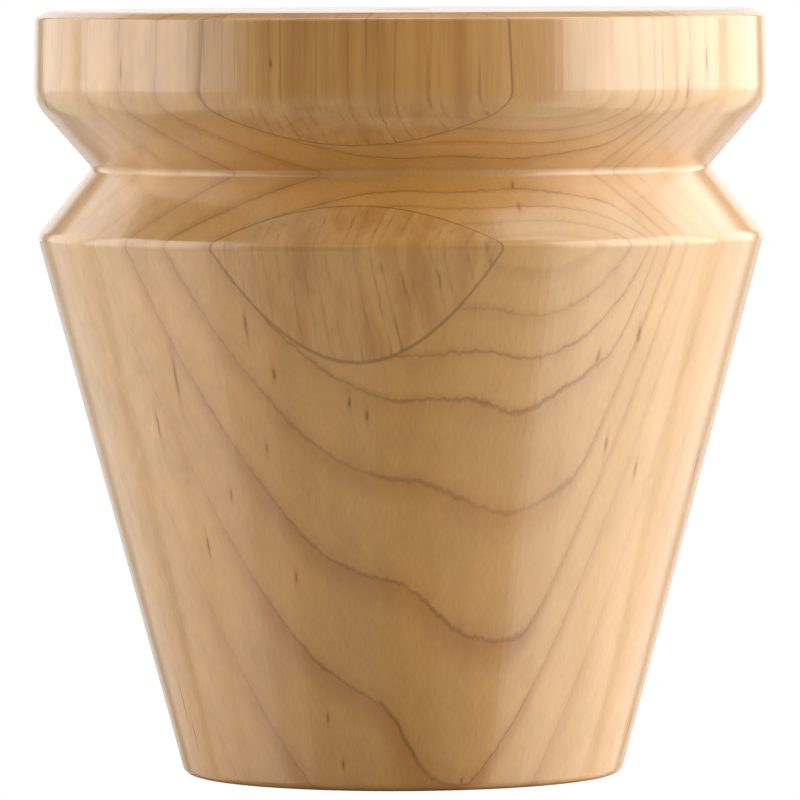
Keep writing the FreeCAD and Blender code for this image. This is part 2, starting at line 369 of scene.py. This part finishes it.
def growthRings(tree, wood, warp, tremble):
    look = clearMaple
    level = ringLevel(tree, wood, warp, tremble)
    spacing, gain = look["ringSpacing"], look["ringSpacingGain"]
    behind = addNode(tree, "ShaderNodeMath", {0: look["firstRing"], 1: level}, operation="SUBTRACT")
    before = addNode(tree, "ShaderNodeMath", {0: behind, 1: 0.0}, operation="MINIMUM")
    behind = addNode(tree, "ShaderNodeMath", {0: behind, 1: 0.0}, operation="MAXIMUM")
    width = addNode(tree, "ShaderNodeMath", {0: behind, 1: 2 * gain, 2: spacing ** 2},
                    operation="MULTIPLY_ADD")
    width = addNode(tree, "ShaderNodeMath", {0: width}, operation="SQRT")  # of the ring at this level
    ring = addNode(tree, "ShaderNodeMath", {0: width, 1: spacing}, operation="SUBTRACT")
    ring = addNode(tree, "ShaderNodeMath", {0: ring, 1: gain}, operation="DIVIDE")
    ring = addNode(tree, "ShaderNodeMath", {0: before, 1: 1 / look["outerRingSpacing"], 2: ring},
                   operation="MULTIPLY_ADD")
    nearest = addNode(tree, "ShaderNodeMath", {0: ring}, operation="ROUND")
    far = addNode(tree, "ShaderNodeMath", {0: ring, 1: nearest}, operation="SUBTRACT")
    far = addNode(tree, "ShaderNodeMath", {0: far}, operation="ABSOLUTE")
    far = addNode(tree, "ShaderNodeMath", {0: far, 1: width}, operation="MULTIPLY")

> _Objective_
Return every line exactly.

> _Solution to the problem_
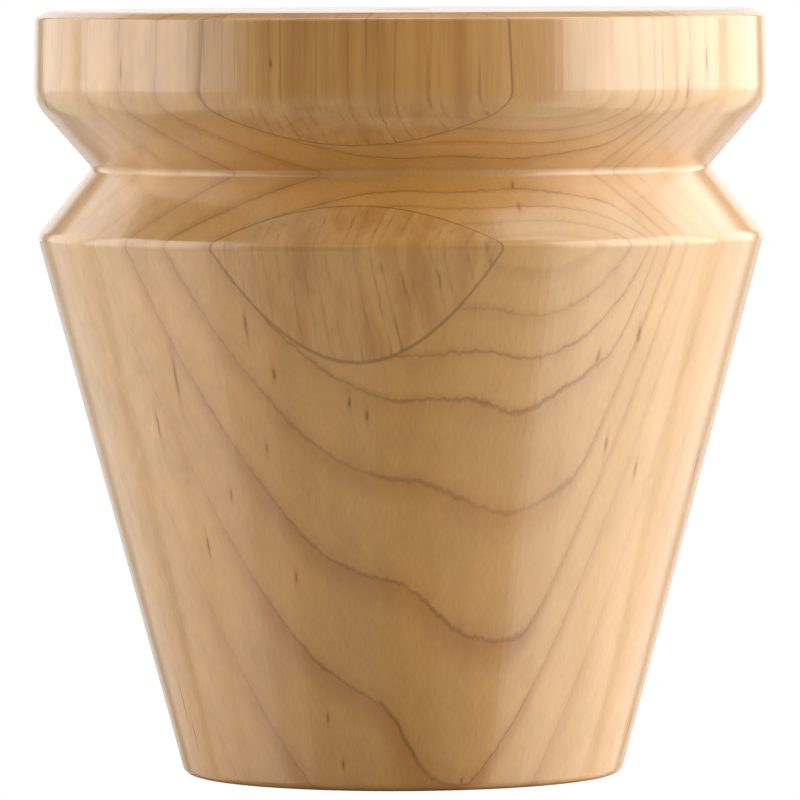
Keep writing the FreeCAD and Blender code for this image. This is part 2, starting at line 369 of scene.py. This part finishes it.
def growthRings(tree, wood, warp, tremble):
    look = clearMaple
    level = ringLevel(tree, wood, warp, tremble)
    spacing, gain = look["ringSpacing"], look["ringSpacingGain"]
    behind = addNode(tree, "ShaderNodeMath", {0: look["firstRing"], 1: level}, operation="SUBTRACT")
    before = addNode(tree, "ShaderNodeMath", {0: behind, 1: 0.0}, operation="MINIMUM")
    behind = addNode(tree, "ShaderNodeMath", {0: behind, 1: 0.0}, operation="MAXIMUM")
    width = addNode(tree, "ShaderNodeMath", {0: behind, 1: 2 * gain, 2: spacing ** 2},
                    operation="MULTIPLY_ADD")
    width = addNode(tree, "ShaderNodeMath", {0: width}, operation="SQRT")  # of the ring at this level
    ring = addNode(tree, "ShaderNodeMath", {0: width, 1: spacing}, operation="SUBTRACT")
    ring = addNode(tree, "ShaderNodeMath", {0: ring, 1: gain}, operation="DIVIDE")
    ring = addNode(tree, "ShaderNodeMath", {0: before, 1: 1 / look["outerRingSpacing"], 2: ring},
                   operation="MULTIPLY_ADD")
    nearest = addNode(tree, "ShaderNodeMath", {0: ring}, operation="ROUND")
    far = addNode(tree, "ShaderNodeMath", {0: ring, 1: nearest}, operation="SUBTRACT")
    far = addNode(tree, "ShaderNodeMath", {0: far}, operation="ABSOLUTE")
    far = addNode(tree, "ShaderNodeMath", {0: far, 1: width}, operation="MULTIPLY")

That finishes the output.